I had been absorbed in evaluating the situation and hadn’t heard my son’s beginning cries until the man said, “Oh, you have a baby with you!  You have enough to deal with here. Why don’t I just change the tire while you take care of the child?”

As Eli’s wails gathered strength, the accumulated stress of the day overwhelmed me. What if this man intended harm? How would I protect myself and my child? But it would be dark soon, and there was no family or friend within 100 miles that I could call to come help me. Soon I’d be in an even more precarious situation because of the DARK factor.  

Impulsively, and spurred by the frantic wails now coming from inside the truck, I decided I had to take the chance.

Seeing my inner struggle, the stranger said, “Look, I know what you’re thinking, and I understand. I promise you I only want to help you. My name is Jeremy Cagle. I live just down the road a couple of miles that way. I was just on my way to a town-hall meeting in Coverdale. I’m a district representative.”

Tentatively I replied, “Thank you, Mr. Cagle…”

“Jeremy, please.”

“Okay, Jeremy. I’m Amanda, and I would appreciate the help.”

Careful not to turn my back completely to him, I opened the door and took my son out of his carseat to comfort him, and Jeremy bent to his task.

Eli began rooting into my chest, wanting to be fed. There was no way I could nurse my son while this stranger and I were alone in the gathering darkness, but Eli’s cries were becoming louder and more demanding.

I walked down the side of the road, passing Jeremy and the rear of the truck and bouncing Eli gently to placate him, then I turned to see Jeremy’s back as he knelt to put the spare on my truck. With the stranger’s back to me, I breathed deeply to calm myself and cautiously adjusted my clothing and the concealing blanket so that Eli could nurse.

“How’s it going?” I called as the baby greedily latched on and began to nurse.

“Should be finished in 5.” Jeremy replied.

“I hope you’re not ruining your clothes,” I continued, to fill the silence.

In the momentary calm, I began to mentally process the events of the last 24 hours.

In the early-morning quiet, I had held Eli and re-read the email from my husband, deployed for the last two months in Afghanistan. The letter was determinedly cheerful and upbeat, but I sensed the tension and loneliness behind Brian’s written words. Miliary regulations kept him from being able to relay any factual information as to exactly where he was and what his activities involved, but it had become clear to me that he was involved in actual combat and that he desperately wanted to be home with his family.

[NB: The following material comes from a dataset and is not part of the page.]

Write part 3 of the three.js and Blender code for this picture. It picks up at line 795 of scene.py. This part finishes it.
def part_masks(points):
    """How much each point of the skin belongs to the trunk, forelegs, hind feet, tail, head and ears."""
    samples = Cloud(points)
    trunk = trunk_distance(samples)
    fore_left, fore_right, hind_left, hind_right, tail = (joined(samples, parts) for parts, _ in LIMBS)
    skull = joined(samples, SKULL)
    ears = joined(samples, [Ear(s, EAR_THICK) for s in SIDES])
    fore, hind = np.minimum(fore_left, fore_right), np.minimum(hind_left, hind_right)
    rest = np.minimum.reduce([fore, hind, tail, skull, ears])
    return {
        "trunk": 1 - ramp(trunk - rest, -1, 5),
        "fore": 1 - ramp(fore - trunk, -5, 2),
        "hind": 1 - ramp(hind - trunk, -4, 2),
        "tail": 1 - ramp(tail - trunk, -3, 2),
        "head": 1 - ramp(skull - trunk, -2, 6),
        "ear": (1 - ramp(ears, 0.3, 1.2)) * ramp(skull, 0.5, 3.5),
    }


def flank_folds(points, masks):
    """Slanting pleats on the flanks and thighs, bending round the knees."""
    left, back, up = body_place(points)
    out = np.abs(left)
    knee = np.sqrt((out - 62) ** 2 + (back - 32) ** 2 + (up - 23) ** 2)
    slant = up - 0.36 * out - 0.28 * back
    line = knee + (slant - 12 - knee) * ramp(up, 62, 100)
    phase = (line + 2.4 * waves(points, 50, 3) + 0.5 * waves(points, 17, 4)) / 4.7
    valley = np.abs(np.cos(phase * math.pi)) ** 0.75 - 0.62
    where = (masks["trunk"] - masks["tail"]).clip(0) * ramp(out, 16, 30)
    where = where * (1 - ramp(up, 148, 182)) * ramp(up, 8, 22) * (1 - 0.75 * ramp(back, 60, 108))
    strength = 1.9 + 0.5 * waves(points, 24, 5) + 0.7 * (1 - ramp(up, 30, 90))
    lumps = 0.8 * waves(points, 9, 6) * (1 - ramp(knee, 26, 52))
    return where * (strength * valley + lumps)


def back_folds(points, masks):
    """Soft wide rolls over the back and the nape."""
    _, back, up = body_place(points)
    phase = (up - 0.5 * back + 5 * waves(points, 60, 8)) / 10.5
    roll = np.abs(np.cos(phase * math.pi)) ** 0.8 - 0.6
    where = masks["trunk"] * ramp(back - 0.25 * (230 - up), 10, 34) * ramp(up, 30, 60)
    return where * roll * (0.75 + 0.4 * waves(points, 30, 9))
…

Since I was still on maternity leave, I had impulsively decided that Eli and I needed family around us for awhile, so I had called Mom and Dad and made plans for an impromptu road trip.

It is not easy to do laundry and pack for a trip with a hungry baby for company, so it was after noon by the time I had finished making the necessary phone calls and other preparations, loaded the car, and got myself and my baby started on our journey. We still should have been able to arrive at Mom and Dad’s house before dark, but the universe seemed to have conspired against that goal.

Usually a placid and easily-entertained baby, Eli had been fussy in the truck – not wanting to sleep, wanting to be held. I sang. I talked. Finally, I had stopped and had taken him out of the seat and cuddled a little, hoping that a break would help him feel secure and lull him to sleep. Just as we approached Madison, the only part of our trip that involved urban interstate highways, he, thankfully, began to doze. Traffic congestion worsened with the never-ending road construction that typifies the little city of Madison. No matter what I did, I couldn’t pick the lane that was moving, so we crept slowly along the interstate highway towards the last stretch of country road we would travel.

As Eli slept, I thought about what lay ahead when we arrived at my parents’ house. Eli would be rested and ready to play; I would be tired and still have a lot of work to do before I could rest. Just anticipating the arrival, unpacking, and setting up for home away from home with a baby had me tense, apprehensive, and exhausted. And then the truck began that ker-thunk, ker-thunk battle cry of the flat tire, and this final stress of the day had begun.

Now, standing beside the road in the gathering twilight, re-adjusting my clothing after Eli’s meal and watching a stranger changing my tire, I steeled myself for whatever was next. Would Jeremy get in his car and leave? Or did I have more crisis ahead? I braced myself as I watched the young man throw the flat tire into the back of the truck and brush his hands together.

“Well, Amanda, remember these little “donut” tires are just temporary. You need to drive slowly and get a real tire back on as soon as you can. You have a safe trip now.” He smiled and began moving toward his car.

I cuddled my sleeping baby closer to my chest and stepped toward Jeremy. “I can’t possibly tell you how much I appreciate this, Jeremy.”

“Glad to help! Be careful now!” Jeremy waited beside his car while I buckled Eli into his seat and got into the driver’s seat of my pickup truck.

My heart was light as I drove my happy baby the remaining two hours to security.  

3 comments:

Anonymous said...

Wonderful short story!

Anonymous said...

Joan, this is AMAZING and AWESOME. First attempt at a short story!

Anonymous said...

You had me at flat tire! Great story!!